The Ministry of Labor published the draft strategy on its official website for public discussion, the Moskovsky Komsomolets newspaper writes. The government words the key motif of the would-be reform as follows: “If you pay 20 percent of your salary for 40 years, you will be paid a retirement benefit of 40 percent of the salary for 20 years.” So, according to the government’s design, if you start your working career at the age of 20-25, you will work up to your desired pension of 40 percent of an average monthly wages by 60-65.

Presently, an average retirement benefit in the country is 9,700 rubles’, notes the Komsomolskaya Pravda newspaper. The figure is about 37 percent of an average salary. As a matter of fact, this is one of the world’s biggest substitution ratio, which cannot be said about the average salary. The authorities see it as their task to keep this high ratio. According to the government’s calculations, the ratio will drop to 24 percent, if the situation remains as it is. So, the reform is designed as a means to bring it up to 40 percent.

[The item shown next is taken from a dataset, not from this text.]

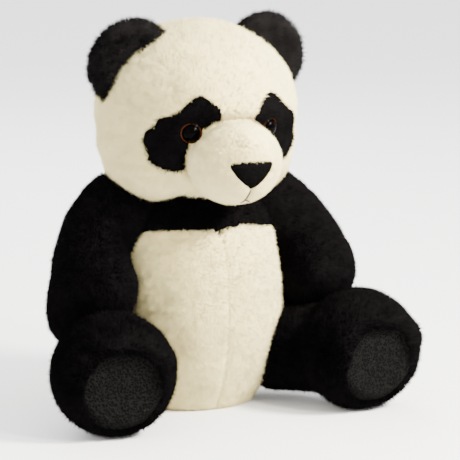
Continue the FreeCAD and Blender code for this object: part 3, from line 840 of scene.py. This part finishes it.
def area_light(name, place, aim, size, power, colour=(1, 1, 1)):
    """A square lamp at place, turned to aim, both in metres."""
    light = bpy.data.lights.new(name, "AREA")
    light.shape, light.size, light.energy, light.color = "SQUARE", size, power, colour
    obj = bpy.data.objects.new(name, light)
    bpy.context.scene.collection.objects.link(obj)
    obj.location = place
    obj.rotation_euler = (Vector(aim) - Vector(place)).to_track_quat("-Z", "Y").to_euler()
    return obj


def make_studio():
    """A pale floor, an even white surround and four soft lamps."""
    floor_mat = principled("floor", (0.93, 0.93, 0.93), 0.9)
    size = 6000
    floor = mesh_object("floor", [(-size, -size, 0), (size, -size, 0), (size, size, 0), (-size, size, 0)],
                        [[(0, 1, 2, 3)]], None, [floor_mat])
    world = bpy.data.worlds.new("studio")
    bpy.context.scene.world = world
    world.use_nodes = True
    surround = world.node_tree.nodes["Background"]
    surround.inputs["Color"].default_value = (1, 1, 1, 1)
    surround.inputs["Strength"].default_value = 2.5
    area_light("key", (0.9, -1.2, 1.3), (0, 0, 0.17), 0.4, 150, (1.0, 0.95, 0.86))
    area_light("glint", (0.5, -1.6, 1.1), (0, 0, 0.2), 0.2, 38, (1.0, 0.96, 0.9))
    area_light("fill", (-1.5, -1.0, 0.7), (0, 0, 0.17), 1.2, 6, (1.0, 0.97, 0.92))
    area_light("back", (0.3, 1.3, 1.3), (0, 0, 0.2), 1.0, 26)


def make_camera():
    """From the panda's right, a little above, with a long lens."""
    azimuth, elevation, distance = math.radians(26), math.radians(10), 2500
    toward = np.array([-math.sin(azimuth) * math.cos(elevation), -math.cos(azimuth) * math.cos(elevation),
                       math.sin(elevation)])
    right = np.array([math.cos(azimuth), -math.sin(azimuth), 0])
    up = np.cross(toward, right)
    middle = right * 35.7 + up * 141.1
    camera = bpy.data.cameras.new("camera")
    camera.sensor_width, camera.lens = 36, 36 * distance / 391  # 391 mm across at the panda
    camera.clip_end = 100
    camera.dof.use_dof = False
    obj = bpy.data.objects.new("camera", camera)
    bpy.context.scene.collection.objects.link(obj)
    obj.location = Vector((middle + toward * distance) * MM)
    obj.rotation_euler = Vector(-toward).to_track_quat("-Z", "Y").to_euler()
    bpy.context.scene.camera = obj


make_torso()
make_head()
make_ears()
make_arms()
make_legs()
finish_solids()
make_studio()
make_camera()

The new system will replace the existing one, when pensioners have to work while retired to make ends meet, chairman of the Russian Union of Pensioners Valeri Ryazansky told the Kommersant daily. According to the Union’s statistics, some 12.5 million out of 38 million Russian pensioners are opting to continue working because of small retirement benefits and also because they want to be socially engaged and useful. “The new principle is like this: work more and earn your own retirement benefit,” he said. According to Ryazantsev, most of people who are nearing the retirement age now have “about forty years of employment history.” As for the gender aspect, the expert sees no contradiction in leveling time of employment for both sexes: women as a rule live longer than men.